:: RECORD SET

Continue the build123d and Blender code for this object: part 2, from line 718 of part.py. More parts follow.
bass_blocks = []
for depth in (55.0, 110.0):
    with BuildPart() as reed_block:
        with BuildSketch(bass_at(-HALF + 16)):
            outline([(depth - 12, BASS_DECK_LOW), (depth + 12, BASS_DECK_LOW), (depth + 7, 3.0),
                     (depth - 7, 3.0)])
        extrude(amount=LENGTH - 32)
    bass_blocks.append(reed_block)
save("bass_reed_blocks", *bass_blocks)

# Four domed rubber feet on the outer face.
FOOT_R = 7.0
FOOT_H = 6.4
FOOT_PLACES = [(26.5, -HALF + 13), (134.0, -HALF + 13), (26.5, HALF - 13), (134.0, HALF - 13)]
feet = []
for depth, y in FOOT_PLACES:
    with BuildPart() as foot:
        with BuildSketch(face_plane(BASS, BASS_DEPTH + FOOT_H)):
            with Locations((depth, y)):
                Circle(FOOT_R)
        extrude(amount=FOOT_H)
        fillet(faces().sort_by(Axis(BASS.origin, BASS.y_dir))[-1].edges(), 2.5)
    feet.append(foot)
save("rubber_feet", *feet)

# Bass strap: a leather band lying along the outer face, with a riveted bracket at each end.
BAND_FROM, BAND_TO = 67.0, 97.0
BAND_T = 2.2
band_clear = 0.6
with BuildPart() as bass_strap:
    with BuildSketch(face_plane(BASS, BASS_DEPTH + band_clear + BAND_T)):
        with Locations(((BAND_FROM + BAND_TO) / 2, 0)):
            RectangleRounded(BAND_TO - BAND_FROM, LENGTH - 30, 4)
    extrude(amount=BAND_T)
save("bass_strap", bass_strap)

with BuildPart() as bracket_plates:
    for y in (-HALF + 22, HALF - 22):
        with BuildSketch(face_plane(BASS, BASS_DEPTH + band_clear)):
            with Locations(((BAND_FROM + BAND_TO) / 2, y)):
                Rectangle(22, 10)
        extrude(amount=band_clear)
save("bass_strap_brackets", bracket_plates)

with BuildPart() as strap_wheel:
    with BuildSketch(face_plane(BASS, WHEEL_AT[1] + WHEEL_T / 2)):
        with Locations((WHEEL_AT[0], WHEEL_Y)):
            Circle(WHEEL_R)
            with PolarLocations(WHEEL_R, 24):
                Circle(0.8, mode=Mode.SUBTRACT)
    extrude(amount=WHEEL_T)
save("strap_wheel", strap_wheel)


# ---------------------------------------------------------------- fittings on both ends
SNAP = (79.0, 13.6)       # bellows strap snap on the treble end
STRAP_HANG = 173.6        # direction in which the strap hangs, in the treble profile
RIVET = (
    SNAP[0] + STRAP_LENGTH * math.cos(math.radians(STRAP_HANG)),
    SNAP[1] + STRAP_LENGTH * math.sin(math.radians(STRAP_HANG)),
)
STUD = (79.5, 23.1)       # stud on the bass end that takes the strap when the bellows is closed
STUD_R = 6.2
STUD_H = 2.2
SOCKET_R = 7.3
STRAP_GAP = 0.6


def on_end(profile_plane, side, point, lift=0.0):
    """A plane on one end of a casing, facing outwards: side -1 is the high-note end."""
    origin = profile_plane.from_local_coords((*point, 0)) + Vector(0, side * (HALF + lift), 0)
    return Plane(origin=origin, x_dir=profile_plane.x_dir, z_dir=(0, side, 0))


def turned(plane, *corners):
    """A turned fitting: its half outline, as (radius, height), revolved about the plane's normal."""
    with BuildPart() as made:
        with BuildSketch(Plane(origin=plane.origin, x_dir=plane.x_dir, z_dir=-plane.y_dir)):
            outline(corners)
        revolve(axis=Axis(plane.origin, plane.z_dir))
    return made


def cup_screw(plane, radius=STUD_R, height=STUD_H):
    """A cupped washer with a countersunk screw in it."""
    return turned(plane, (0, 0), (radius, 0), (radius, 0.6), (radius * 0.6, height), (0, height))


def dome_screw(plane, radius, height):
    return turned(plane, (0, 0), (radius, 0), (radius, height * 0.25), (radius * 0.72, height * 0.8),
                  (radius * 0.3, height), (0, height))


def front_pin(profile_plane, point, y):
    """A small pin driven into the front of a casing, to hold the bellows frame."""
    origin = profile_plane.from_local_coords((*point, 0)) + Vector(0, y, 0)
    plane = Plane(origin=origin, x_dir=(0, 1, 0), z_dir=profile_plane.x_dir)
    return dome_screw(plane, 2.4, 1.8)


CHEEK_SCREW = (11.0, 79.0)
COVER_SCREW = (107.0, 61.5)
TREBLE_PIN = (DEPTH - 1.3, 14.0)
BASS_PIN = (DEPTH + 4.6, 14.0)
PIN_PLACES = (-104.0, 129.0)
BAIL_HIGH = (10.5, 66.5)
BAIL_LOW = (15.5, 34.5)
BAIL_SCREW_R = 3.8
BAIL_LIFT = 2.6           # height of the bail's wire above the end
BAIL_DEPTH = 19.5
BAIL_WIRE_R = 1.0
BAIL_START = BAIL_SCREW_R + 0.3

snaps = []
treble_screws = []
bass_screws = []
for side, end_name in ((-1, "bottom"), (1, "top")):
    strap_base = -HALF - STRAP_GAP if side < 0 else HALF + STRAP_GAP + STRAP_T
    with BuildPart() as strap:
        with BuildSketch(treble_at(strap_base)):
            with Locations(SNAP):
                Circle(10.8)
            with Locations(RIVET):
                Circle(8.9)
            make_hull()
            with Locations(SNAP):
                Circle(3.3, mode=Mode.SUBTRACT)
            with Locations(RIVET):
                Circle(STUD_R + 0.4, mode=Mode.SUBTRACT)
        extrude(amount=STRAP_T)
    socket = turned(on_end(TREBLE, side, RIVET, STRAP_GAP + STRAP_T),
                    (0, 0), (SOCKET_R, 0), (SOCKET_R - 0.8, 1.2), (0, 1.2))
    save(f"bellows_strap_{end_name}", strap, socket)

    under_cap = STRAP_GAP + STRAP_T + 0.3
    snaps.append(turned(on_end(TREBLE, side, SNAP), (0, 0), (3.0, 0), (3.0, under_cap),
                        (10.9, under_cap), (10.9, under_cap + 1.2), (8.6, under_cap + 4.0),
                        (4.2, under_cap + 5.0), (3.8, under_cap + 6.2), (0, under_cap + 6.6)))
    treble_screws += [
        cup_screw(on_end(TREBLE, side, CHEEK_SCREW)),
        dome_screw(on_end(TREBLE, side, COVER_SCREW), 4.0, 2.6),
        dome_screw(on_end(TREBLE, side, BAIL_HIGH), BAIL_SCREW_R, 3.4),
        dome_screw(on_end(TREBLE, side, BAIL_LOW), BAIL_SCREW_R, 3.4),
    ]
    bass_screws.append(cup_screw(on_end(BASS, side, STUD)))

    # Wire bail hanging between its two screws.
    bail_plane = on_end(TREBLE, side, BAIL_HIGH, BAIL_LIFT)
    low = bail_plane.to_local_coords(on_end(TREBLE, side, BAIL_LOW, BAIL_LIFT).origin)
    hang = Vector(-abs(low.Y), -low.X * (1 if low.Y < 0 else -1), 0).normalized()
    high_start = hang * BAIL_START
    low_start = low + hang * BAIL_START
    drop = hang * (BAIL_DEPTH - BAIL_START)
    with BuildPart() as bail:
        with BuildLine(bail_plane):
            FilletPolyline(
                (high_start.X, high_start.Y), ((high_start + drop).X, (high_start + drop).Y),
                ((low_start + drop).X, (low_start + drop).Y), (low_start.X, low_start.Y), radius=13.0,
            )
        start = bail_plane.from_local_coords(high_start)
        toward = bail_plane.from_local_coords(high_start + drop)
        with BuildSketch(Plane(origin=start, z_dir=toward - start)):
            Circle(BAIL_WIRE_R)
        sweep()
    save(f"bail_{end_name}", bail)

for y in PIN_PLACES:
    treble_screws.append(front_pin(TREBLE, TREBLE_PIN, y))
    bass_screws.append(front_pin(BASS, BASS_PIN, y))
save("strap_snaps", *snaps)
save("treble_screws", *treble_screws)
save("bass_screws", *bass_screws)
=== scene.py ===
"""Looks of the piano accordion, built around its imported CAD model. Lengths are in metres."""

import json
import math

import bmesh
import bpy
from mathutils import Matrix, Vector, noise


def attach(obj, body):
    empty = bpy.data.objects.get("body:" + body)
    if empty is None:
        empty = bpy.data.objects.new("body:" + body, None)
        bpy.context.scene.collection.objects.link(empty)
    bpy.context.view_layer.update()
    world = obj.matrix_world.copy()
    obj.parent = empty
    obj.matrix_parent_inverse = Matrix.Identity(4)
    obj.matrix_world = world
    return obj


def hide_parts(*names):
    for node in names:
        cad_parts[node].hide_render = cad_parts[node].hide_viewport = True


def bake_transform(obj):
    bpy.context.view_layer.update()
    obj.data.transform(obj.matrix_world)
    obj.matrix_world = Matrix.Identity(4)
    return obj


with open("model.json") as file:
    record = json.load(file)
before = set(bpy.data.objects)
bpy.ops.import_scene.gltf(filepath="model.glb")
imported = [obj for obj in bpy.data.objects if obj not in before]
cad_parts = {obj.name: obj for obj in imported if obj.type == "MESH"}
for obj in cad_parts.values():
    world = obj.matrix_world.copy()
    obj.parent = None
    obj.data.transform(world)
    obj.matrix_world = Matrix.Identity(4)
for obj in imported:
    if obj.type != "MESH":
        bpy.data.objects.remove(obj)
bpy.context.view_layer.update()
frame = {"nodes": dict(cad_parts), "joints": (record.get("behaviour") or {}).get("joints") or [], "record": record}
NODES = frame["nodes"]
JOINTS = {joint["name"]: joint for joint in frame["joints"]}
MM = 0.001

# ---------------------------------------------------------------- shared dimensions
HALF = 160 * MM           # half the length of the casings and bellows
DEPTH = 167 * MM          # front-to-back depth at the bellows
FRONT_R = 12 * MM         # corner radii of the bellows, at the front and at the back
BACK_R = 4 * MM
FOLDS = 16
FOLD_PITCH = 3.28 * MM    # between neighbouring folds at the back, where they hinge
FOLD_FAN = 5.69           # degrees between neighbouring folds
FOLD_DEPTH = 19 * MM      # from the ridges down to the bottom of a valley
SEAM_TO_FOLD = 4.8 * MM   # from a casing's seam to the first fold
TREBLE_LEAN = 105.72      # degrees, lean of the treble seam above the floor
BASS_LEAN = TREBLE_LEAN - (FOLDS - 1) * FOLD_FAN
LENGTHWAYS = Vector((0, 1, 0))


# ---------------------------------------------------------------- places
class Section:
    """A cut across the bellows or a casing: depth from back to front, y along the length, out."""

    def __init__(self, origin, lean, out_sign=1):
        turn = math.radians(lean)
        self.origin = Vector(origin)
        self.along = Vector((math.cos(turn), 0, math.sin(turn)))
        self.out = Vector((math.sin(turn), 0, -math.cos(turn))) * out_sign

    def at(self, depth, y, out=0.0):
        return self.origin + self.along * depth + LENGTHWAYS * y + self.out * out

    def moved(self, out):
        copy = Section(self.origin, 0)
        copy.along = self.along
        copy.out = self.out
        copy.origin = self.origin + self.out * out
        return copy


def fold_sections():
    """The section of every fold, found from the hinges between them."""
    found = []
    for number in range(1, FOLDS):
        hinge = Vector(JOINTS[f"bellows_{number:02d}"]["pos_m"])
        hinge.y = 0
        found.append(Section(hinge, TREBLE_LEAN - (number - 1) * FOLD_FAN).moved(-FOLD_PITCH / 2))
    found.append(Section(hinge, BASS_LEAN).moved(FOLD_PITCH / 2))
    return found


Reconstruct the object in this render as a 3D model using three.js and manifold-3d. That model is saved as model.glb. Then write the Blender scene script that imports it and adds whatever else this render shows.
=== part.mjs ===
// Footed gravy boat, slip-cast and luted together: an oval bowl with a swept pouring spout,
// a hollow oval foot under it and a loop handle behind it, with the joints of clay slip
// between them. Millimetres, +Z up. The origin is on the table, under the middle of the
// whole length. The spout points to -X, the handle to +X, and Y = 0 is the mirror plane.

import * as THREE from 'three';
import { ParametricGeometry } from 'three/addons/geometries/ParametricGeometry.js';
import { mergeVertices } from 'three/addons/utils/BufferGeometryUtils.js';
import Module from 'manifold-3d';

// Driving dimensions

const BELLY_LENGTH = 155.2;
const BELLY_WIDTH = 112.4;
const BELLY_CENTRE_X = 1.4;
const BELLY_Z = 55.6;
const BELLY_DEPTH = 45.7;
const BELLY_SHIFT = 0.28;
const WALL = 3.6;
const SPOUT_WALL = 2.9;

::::

_OBJECTIVE_: Go through the lines above. Select every one that has the string "manifold".

_COMPLETE ANSWER_:
Reconstruct the object in this render as a 3D model using three.js and manifold-3d. That model is saved as model.glb. Then write the Blender scene script that imports it and adds whatever else this render shows.
import Module from 'manifold-3d';